Supreme Court sharply limits use of race in redistricting in a win for Republicans


WASHINGTON — The Supreme Court on Wednesday further weakened the Voting Rights Act, ruling that a congressional map in Louisiana was a racial gerrymander even though it was drawn to comply with the landmark law aimed at protecting minority voters.

The justices, split 6-3 with the court’s conservatives in the majority, told states they can almost never consider race when drawing maps to comply with Section 2 of the Voting Rights Act, which was enacted to protect minority voters who long faced discrimination in elections.

Conservative Justice Samuel Alito, writing for the majority, said that while there may be extreme situations where the use of race can be justified to draw a map, it was not in the Louisiana case. As a result, the new map was an “unconstitutional racial gerrymander,” he added.

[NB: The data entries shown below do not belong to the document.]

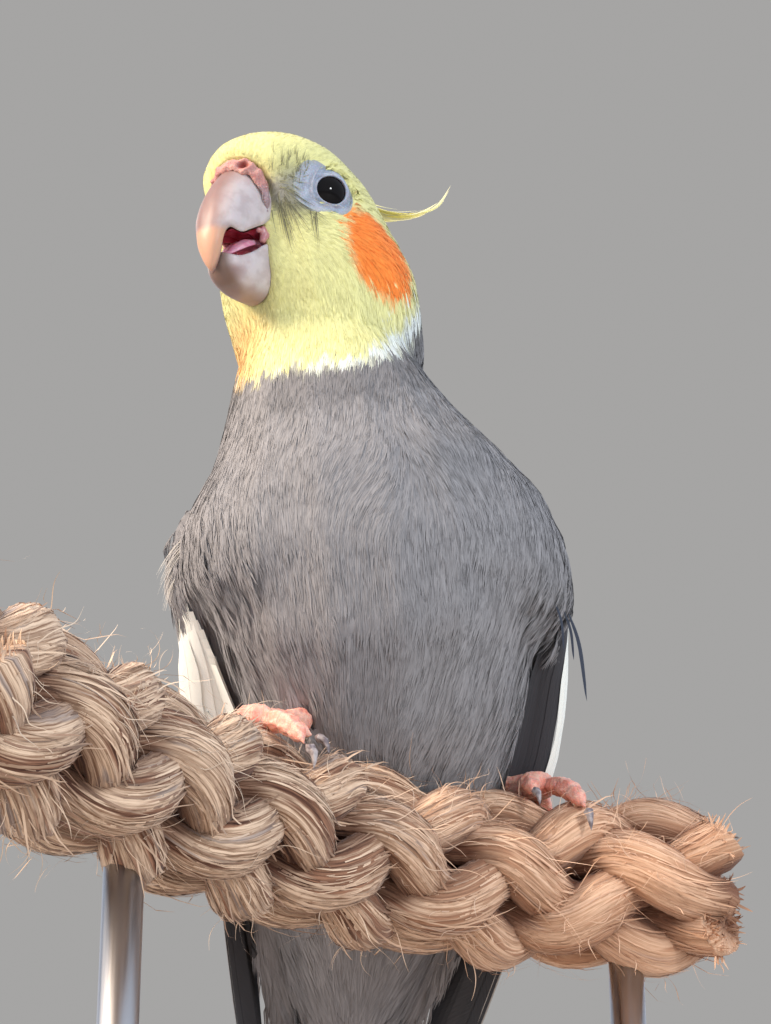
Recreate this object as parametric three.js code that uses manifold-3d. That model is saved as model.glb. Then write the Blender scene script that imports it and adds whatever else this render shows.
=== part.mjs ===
// A life-size cockatiel gripping a short cut length of plaited rope, held up by a plain display stand.
// Millimetres, +Z up. The origin is the middle of the base's underside, and the chest faces -Y.

import * as THREE from 'three';
import { mergeVertices } from 'three/addons/utils/BufferGeometryUtils.js';
import Module from 'manifold-3d';

const wasm = await Module();
wasm.setup();

// Driving dimensions
const gap = 0.3; // between pieces that touch
const baseRadius = 84;
const baseThickness = 14;
const rodRadius = 3;
const ferruleRadius = 6.5;
const ferruleHeight = 7;
const perchHeight = 165; // the rope's axis above the floor
const rope = { radius: 15, strand: 6.6, ring: 7.2, weave: 2, pitch: 62 }; // a round plait of four strands
const ropeCourse = [[-60, -90], [-43, -51], [-22, -14], [2, 12], [25, 26], [56, 29]]; // seen from above
const body = { x: 2.8, y: 7.5, yaw: 12 }; // a point on the perch between the feet, and where the chest faces
const head = { x: -17.6, y: 3.5, z: 119.4, yaw: -38.4, pitch: 4.5, roll: 2.5 }; // z above the perch's axis
const eye = { radius: 4.4, side: 9.2, forward: 1.6, up: -1 };

const radians = THREE.MathUtils.degToRad;
const vector = (x, y, z) => new THREE.Vector3(x, y, z);

function material(color, roughness, metalness = 0) {
  return new THREE.MeshStandardMaterial({ color, roughness, metalness });
}

const finish = {
  greyFeather: material('#7d7b80', 0.85),
  faceFeather: material('#ead985', 0.85),
  wingFeather: material('#4a484d', 0.7),
  darkFeather: material('#2c2b30', 0.6),
  tailFeather: material('#55565c', 0.7),
  horn: material('#cfc0bf', 0.4),
  cere: material('#dba9a0', 0.6),
  mouth: material('#a8505f', 0.4),
  eye: material('#0b0808', 0.05),
  foot: material('#c79a97', 0.6),
  claw: material('#6f6a68', 0.4),
  sisal: material('#c49a6c', 0.9),
  wood: material('#b98d5f', 0.5),
  steel: material('#b9bcc0', 0.3, 1),
};

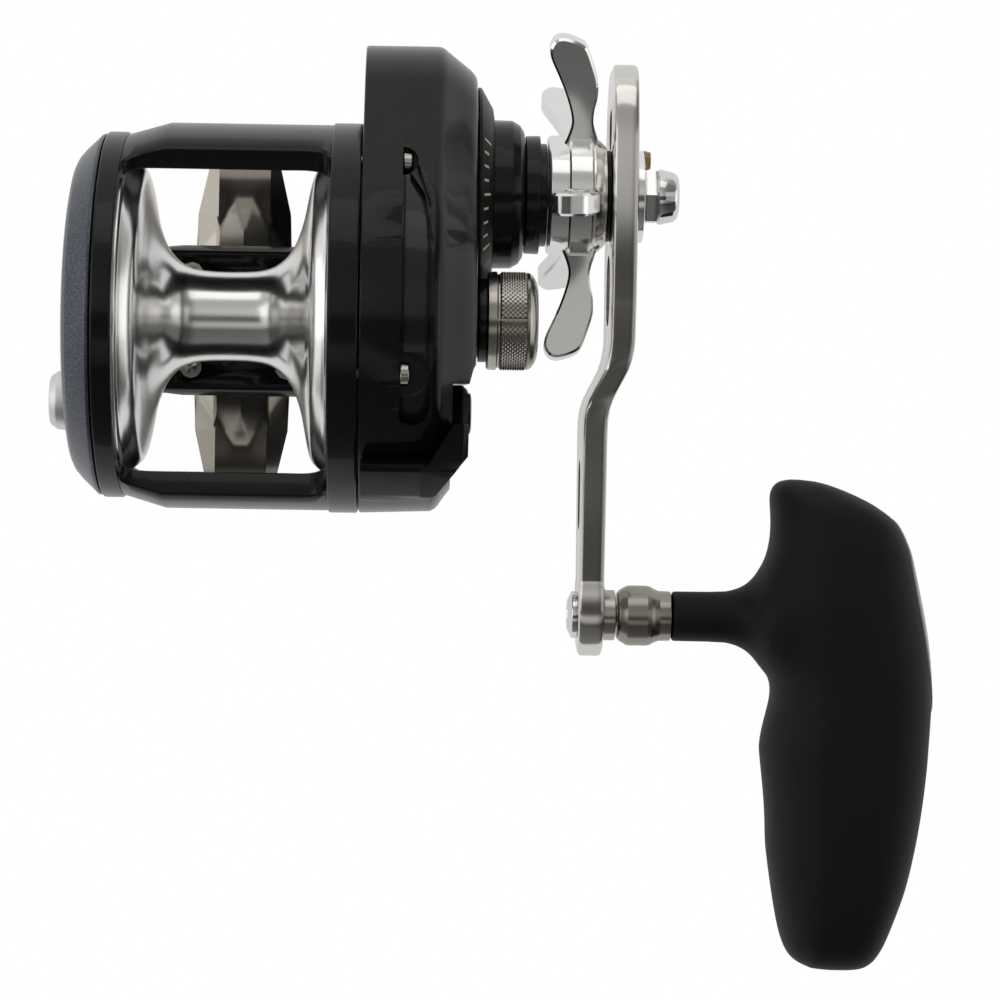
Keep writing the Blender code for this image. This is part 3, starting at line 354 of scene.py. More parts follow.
def soften(obj, width, segments=3, angle=28.0):
    """Breaks the edges with a small round bevel."""
    modifier = obj.modifiers.new("soften", "BEVEL")
    modifier.width = width * MM
    modifier.segments = segments
    modifier.limit_method = "ANGLE"
    modifier.angle_limit = math.radians(angle)
    modifier.miter_outer = "MITER_ARC"
    modifier.harden_normals = False
    bake(obj)
    smooth(obj, 40.0)


def keep(obj, body, slot, *nodes):
    """The piece moves with the body and stands for the named CAD nodes, which are hidden. The slot is not
    used.
    """
    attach(obj, body)
    if nodes:
        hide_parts(*nodes)


def repaint(node, finish):
    """A CAD node that stays, in the scene's own material."""
    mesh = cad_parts[node].data
    mesh.materials.clear()
    mesh.materials.append(finish)


# ---------------------------------------------------------------- stage
def area_light(name, place, target, size, power):
    data = bpy.data.lights.new(name, "AREA")
    data.shape = "RECTANGLE"
    data.size, data.size_y = size
    data.energy = power
    lamp = bpy.data.objects.new(name, data)
    lamp.location = place
    lamp.rotation_euler = (Vector(target) - Vector(place)).to_track_quat("-Z", "Y").to_euler()
    bpy.context.scene.collection.objects.link(lamp)


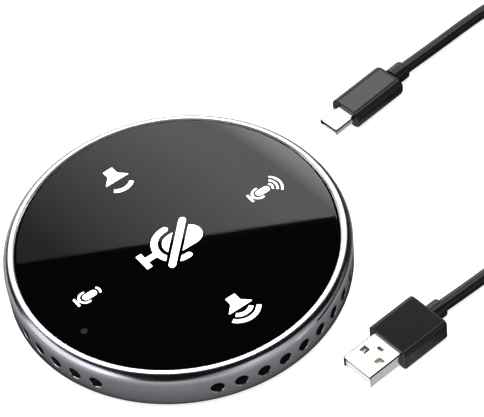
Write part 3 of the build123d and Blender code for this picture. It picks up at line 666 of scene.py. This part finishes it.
def set_up(name, corners, faces, material, hidden_from=()):
    """A piece of the studio; hidden_from names the kinds of ray that pass it by."""
    data = bpy.data.meshes.new(name)
    data.from_pydata(corners, [], faces)
    data.materials.append(material)
    panel = bpy.data.objects.new(name, data)
    for kind in hidden_from:
        setattr(panel, "visible_" + kind, False)
    stage.collection.objects.link(panel)
    return panel


def lay_floor():
    """Wide pale paper, faintly lit from below so that shadows on it stay light. Gloss doesn't
    mirror it, but a second sheet that dims towards the object's foot, and on the plugs' side;
    that dimming is painted shade: a painted contact shadow round the foot, and a painted dark
    patch beside the plugs, which only mirrors show."""
    paper = Finish("floor_paper", Roughness=0.9, Specular_IOR_Level=0.0, Emission_Strength=0.84)
    tone = paper.blend(paper.noise(3), shade(0.98), shade(1.0))
    paper.set(Base_Color=shade(0.35), Emission_Color=tone)
    reach, low, apart = 4.0, 0.00005, 0.0005
    square = np.array([(-1, -1), (1, -1), (1, 1), (-1, 1)]) * reach
    corners = np.column_stack([square, np.full(4, -low)])
    set_up("floor", corners.tolist(), [(0, 1, 2, 3)], paper.material, ("glossy",))
    black = shade(0.0)
    mirrored = Finish("mirrored_floor", Base_Color=black, Roughness=1.0, Emission_Strength=floor_light)
    out = mirrored.node("ShaderNodeVectorMath", {"operation": "LENGTH"}, {0: mirrored.place()}, 1)
    # painted shade: the sheet's light falls away to nothing towards the object's foot, a painted contact
    # shadow that gloss mirrors
    tone = mirrored.remap(out, 0.055, 0.064, 0.0, 0.4) + mirrored.remap(out, 0.064, 0.115, 0.0, 0.4)
    foot = mirrored.remap(out, 0.0545, 0.056, 0.0, 0.2)
    # painted shade: the sheet is dimmed to the right of the disc, towards the plugs, so their sides and the
    # cord mirror dark
    to_right = mirrored.along(mirrored.place(), staged(1, 0, 0))
    away = mirrored.along(mirrored.place(), staged(0, 1, 0))
    painted_shade_beside = mirrored.remap(to_right, 0.068, 0.08, 0.0, 0.9)
    painted_shade_beyond = mirrored.remap(away, -0.075, -0.06, 0.0, 1.0)
    tone = (tone + foot) * (1 - painted_shade_beside * painted_shade_beyond)
    mirrored.set(Emission_Color=mirrored.blend(tone, black, shade(1.0)))
    hidden = ("camera", "diffuse", "shadow", "transmission")
    set_up("mirrored_floor", (corners - (0, 0, apart)).tolist(), [(0, 1, 2, 3)], mirrored.material, hidden)


def hang_backdrop():
    """A pale round wall far behind everything; it neither lights nor mirrors."""
    paper = Finish("backdrop_paper", Base_Color=(0.0, 0.0, 0.0), Emission_Strength=1.0)
    paper.set(Emission_Color=paper.blend(paper.noise(1), shade(0.99), shade(1.0)))
    radius, rise, sides = 3.9, 6.0, 48
    turns = 2 * np.pi * np.arange(sides) / sides
    low = np.column_stack([radius * np.cos(turns), radius * np.sin(turns), np.full(sides, -0.01)])
    high = low + (0, 0, rise)
    faces = [(i, sides + i, sides + (i + 1) % sides, (i + 1) % sides) for i in range(sides)]
    faces.append(tuple(range(sides, 2 * sides)))
    hidden = ("glossy", "diffuse", "shadow", "transmission")
    set_up("backdrop", np.vstack([low, high]).tolist(), faces, paper.material, hidden)


def hang_card():
    """A grey card that the far half of the glass mirrors; its near edge stands on the
    mirrored sight line through the glass's centre, and it brightens to the right and away."""
    glow = Finish("card_glow", Base_Color=(0.0, 0.0, 0.0), Roughness=1.0, Emission_Strength=6.0)
    lean_away = 0.7
    side = glow.along(glow.place(), staged(1, lean_away, 0))
    start = card_reach * lean_away
    over_glass = glow.remap(side, start - 0.06, start + 0.06, 0.062, 0.345)
    over_plug = glow.remap(side, start + 0.085, start + 0.105, 0.0, 0.5)
    glow.set(Emission_Color=glow.blend(over_glass + over_plug, shade(0.0), shade(1.0)))
    left, right, deep = -0.12, 0.16, 0.2
    corners = [
        staged(left, card_reach + 0.001, card_z),
        staged(right, card_reach - 0.001, card_z),
        staged(right, card_reach + deep, card_z),
        staged(left, card_reach + deep, card_z),
    ]
    set_up("grey_card", corners, [(0, 1, 2, 3)], glow.material, ("camera", "diffuse", "shadow"))


card_rise = 0.40
card_z = glass_z + card_rise
card_reach = card_rise / math.tan(elevation)


def lamp(name, spot, size, power):
    """A soft light that is seen by no mirror, aimed at the object."""
    data = bpy.data.lights.new(name, "AREA")
    data.shape = "RECTANGLE"
    data.size = data.size_y = size
    data.energy = power
    holder = bpy.data.objects.new(name, data)
    turn = (-Vector(spot)).to_track_quat("-Z", "Y").to_matrix().to_4x4()
    holder.matrix_world = Matrix.Translation(spot) @ turn
    holder.visible_camera = holder.visible_glossy = False
    stage.collection.objects.link(holder)


def light_the_sky():
    """A dark tent with one bright ring, centred on the mirrored sight line, which the sloping
    trim mirrors all the way round; and on the camera's side a bank of soft boxes that stand on
    the horizon, tall at the left and right and low between, for the wall."""
    world = bpy.data.worlds.new("studio")
    world.use_nodes = True
    sky = Nodes(world.node_tree)
    way = sky.node("ShaderNodeTexCoord")
    axis = staged(0, math.cos(elevation), math.sin(elevation))
    near_axis = sky.along(way, axis)
    outer = sky.remap(near_axis, math.cos(math.radians(45)), math.cos(math.radians(41)), 0.0, 1.0)
    inner = sky.remap(near_axis, math.cos(math.radians(29)), math.cos(math.radians(25)), 1.0, 0.0)
    height = sky.along(way, (0.0, 0.0, 1.0))
    to_left = sky.along(way, staged(-1, 0, 0))
    across = sky.remap(to_left, -1.0, 1.0, 0.0, 1.0)
    top = sky.node("ShaderNodeValToRGB", {"stops": [(u, shade(v)) for u, v in box_tops]}, {0: across})
    glow = sky.node("ShaderNodeValToRGB", {"stops": [(u, shade(v)) for u, v in box_glows]}, {0: across})
    near = sky.along(way, staged(0, -1, 0))
    below_top = sky.remap(height - top, -0.06, 0.06, 1.0, 0.0)
    boxes = below_top * sky.remap(near, -0.3, -0.2, 0.0, 1.0)
    light = outer * inner * ring_light + boxes * glow * box_light + sky_light
    background = world.node_tree.nodes["Background"]
    world.node_tree.links.new(light.socket, background.inputs["Color"])
    stage.world = world


ring_light = 3.0
sky_light = 0.003
box_light = 2.15
floor_light = 0.7
# from right to left: how high the soft boxes reach, and how bright they are, as (place, value)
box_tops = [(0.0, 0.1), (0.08, 0.4), (0.25, 0.55), (0.4, 0.52), (0.53, 0.22), (0.62, 0.1), (0.76, 0.08)]
box_tops += [(0.84, 0.6), (1.0, 0.6)]
box_glows = [(0.0, 0.2), (0.08, 0.25), (0.25, 0.5), (0.4, 0.2), (0.6, 0.18), (0.76, 0.2), (0.86, 1.0)]
box_glows += [(0.97, 0.7)]

lay_floor()
hang_backdrop()
hang_card()
light_the_sky()
lamp("overhead", staged(0, 0.05, 1.3), 1.2, 46)
stage.view_settings.view_transform = "Standard"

The decision means Louisiana will need to redraw its map. Other states could try to do so as well, although there is little time this year with primaries underway ahead of November’s midterm congressional elections. Louisiana’s primary is May 16, just two weeks away.

While the court had previously assumed that states could consider race in seeking to comply with the Voting Rights Act, Alito wrote that “allowing race to play any part in government decision-making represents a departure from the constitutional rule that applies in almost any other context.”

In justifying the court’s change of course, Alito highlighted developments in recent years, including “social change” in the South, where most of the race-based redistricting challenges arise. He also cited the court’s 2019 decision that paved the way to unfettered partisan gerrymandering.

As a result, when civil rights plaintiffs challenge newly-drawn maps, the state can argue as a defense that it was merely seeking to maximize partisan advantage. In the South in particular, party preference is often aligned with race, with most Black people voting for Democrats.

In a separate concurring opinion, conservative Justice Clarence Thomas, a longtime critic of the Voting Rights Act, said the ruling should “largely put an end” to a system that he saw as unlawfully dividing people into districts based on race.

The three liberal justices dissented, with Justice Elena Kagan writing that the “consequences are likely to be far-reaching and grave and that the ruling effectively “renders Section 2 all but a dead letter.”

Protestors hold signs outside of the Supreme Court building, one says "Support the voting rights act" and another says "Protect our vote"
Demonstrators outside the U.S. Supreme Court in Washington, D.C., on Oct. 15, 2025.Eric Lee / Bloomberg via Getty Images file

“Under the court’s new view of Section 2, a state can, without legal consequence, systematically dilute minority citizens’ voting power,” Kagan said.

Louisiana’s Republican Attorney General Liz Murrill called the decision “seismic” in a statement.

“I vigorously defended our first map and said then that the only way to draw a second majority-minority district was to expressly take race into account,” she said. “It is gratifying that the Supreme Court has finally vindicated our original position and, in doing so, clarified that only under very narrow circumstances—where there is proof of intentional discrimination—may race be used as a remedy under Section 2,” she continued.

Derrick Johnson, president of the NAACP, a leading civil rights group, called it a betrayal.

“The Supreme Court betrayed Black voters, they betrayed America, and they betrayed our democracy,” Johnson said. “This ruling is a major setback for our nation and threatens to erode the hard-won victories we’ve fought, bled and died for.”

The court has taken chunks out of the Voting Rights Act twice via major rulings issued in 2013 and 2021. In 2023, the court, in an unexpected decision that appeared to buttress the voting law, struck down Republican drawn congressional districts in Alabama.

The court ruled in the Louisiana case that the state unlawfully considered race when it redrew its congressional map in 2024.

The state originally drew a map after the 2020 census that contained just one majority-Black district out of six in a state in which a third of the population is Black.

A lower court found that the map violated the Voting Rights Act, so the state redrew it in 2024 to have two majority-Black districts. The Supreme Court has now found that map to be unlawful too, but for different reasons.

The case touches upon what conservatives see as a tension between the Voting Rights Act and the Constitution’s 14th and 15th amendments, which were enacted after the Civil War to ensure equal rights for former slaves, including the right to vote.

Conservatives view those amendments as requiring an entirely “colorblind” approach to the law, a view that liberals reject.

The Louisiana case initially reached the court on a narrower legal question, but the justices themselves expanded its importance by setting a second round of oral arguments on the broader constitutional issue of whether race can be considered in redistricting when seeking to comply with the Voting Rights Act.

Louisiana, which initially defended its new map, switched sides and joined a group of self-identified “non-African-American” voters who sued to block it on constitutional grounds. The Trump administration later joined the case in support of the state.